UPDATE, 3:52 p.m.:  Press release from Friends of the Eel:

The Supreme Court of the United States today denied the petition of the North Coast Railroad Authority (NCRA) to review the California Supreme Court’s July 2017 ruling in cases brought by Friends of the Eel River (FOER) and Californians for Alternatives to Toxics (CATS). 

The refusal means that the California Supreme Court’s decision stands, and the NCRA remains subject to the requirements of California environmental law. FOER and CATS will be back in California Superior Court next week seeking to hold the NCRA accountable for its refusal to follow the California Environmental Quality Act, despite its promises to do so as a condition of receiving tens of millions of dollars in state funds. 

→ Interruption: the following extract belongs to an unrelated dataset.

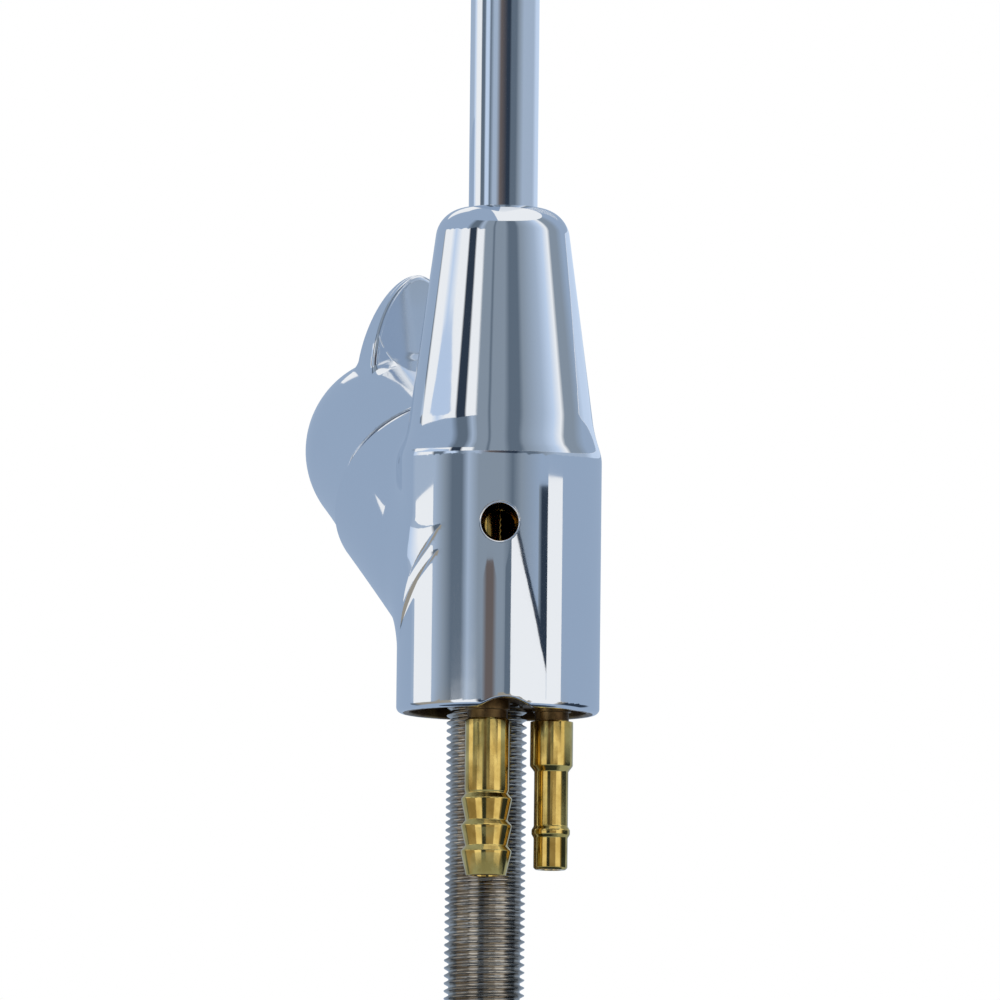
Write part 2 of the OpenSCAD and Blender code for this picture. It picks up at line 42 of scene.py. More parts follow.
# View of the photograph
# The camera stands far off on the air gap side, a little below the horizontal, so the rim of the
# foot shows from underneath, and it leans by a fraction of a degree.
view_distance = 1.6
view_height = 0.138
view_drop = math.radians(5.5)
view_lean = math.radians(0.61)
view_aim = Vector((0.0, 0.0, 0.0296))
view_back = Vector((0, math.cos(view_drop), -math.sin(view_drop)))
camera_data = bpy.data.cameras.new("view")
camera_data.lens = camera_data.sensor_width * view_distance / view_height
camera_data.clip_start = 0.1
camera_data.clip_end = 30
camera = bpy.data.objects.new("view", camera_data)
camera.matrix_world = (Matrix.Translation(view_aim + view_back * view_distance)
                       @ view_back.to_track_quat("Z", "Y").to_matrix().to_4x4()
                       @ Matrix.Rotation(view_lean, 4, "Z"))
bpy.context.scene.collection.objects.link(camera)
bpy.context.scene.camera = camera

# Body
# One brass casting, polished and chromed: a cylindrical foot, a flare, a cone with a rounded top,
# and the inclined valve branch, which runs into the foot with a cast fillet. The rim, the weep
# notch, the air gap hole and the spout's socket are machined in it.
foot_r = 14.0
foot_h = 35.5
flare_top = 39.0
flare_slope = 1.1 / 3.5
cone_slope = 0.134
body_h = 70.0
top_round = 3.6
rim_round = 0.8
underside_r = 12.2
underside_depth = 10.0
notch_r = 5.25
notch_h = 1.25
notch_x = -1.0
vent_z = 25.3
vent_r = 2.6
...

Meanwhile, the California legislature is poised to abolish the NCRA altogether. If Sen. Mike McGuire’s SB 1029 is passed and signed into law, the NCRA would be replaced for the northern 157 miles of the failed rail line by a new Great Redwood Trails Agency, with a mandate to seek railbanking for the line from Humboldt Bay to Willits. South of Willits, the NCRA’s freight rail operations would be turned over to SMART, an existing commuter rail agency. 

Friends of the Eel River Conservation Director Scott Greacen said the Supreme Court’s refusal to grant certiorari marks a watershed moment in the long-simmering conflict over the rail line. “We’re not home yet, but now we know we’re going to get there. One way or another, the threat that the NCRA has posed to the Eel and its fisheries for decades will end.”

Many thanks to the outstanding legal teams behind the FOER and CATS lawsuits. 

###

This morning, the Supreme Court declined to take up a petition from the North Coast Railroad Authority, the public agency that owns the long-dead railroad line to Humboldt Bay. The authority had asked the Supremes to undo a California Supreme Court decision that held it to state environmental law.

The Supreme Court’s rejection of the railroad authority’s request marks the end of the authority’s long-running legal battle with two Humboldt County environmental organizations, Friends of the Eel and Californians for Alternatives to Toxics, over whether or not the California Environmental Quality Act applies to the state-owned agency’s operations. The state Supreme Court’s ruling — that it does — will stand.

In short, the NCRA argued that because it is a railroad, only the Federal Railroad Administration has the right to regulate its activity. (See its full petition for certiorari at this link.) The environmental groups argued that CEQA is not “regulation,” in this instance — it is merely the state applying its own right of self-governance to projects it owns and operates, akin to a private company applying its own rules and standards to its private activities. The latter argument won. (See the environmental groups’ reply brief at this link.)

Meanwhile, a bill written by state Sen. Mike McGuire to dismantle the rogue authority is making progress through the state legislature. It has passed through two Senate committees with unanimous votes, and will be next be heard by the Senate Appropriations Committee at a date yet to be determined.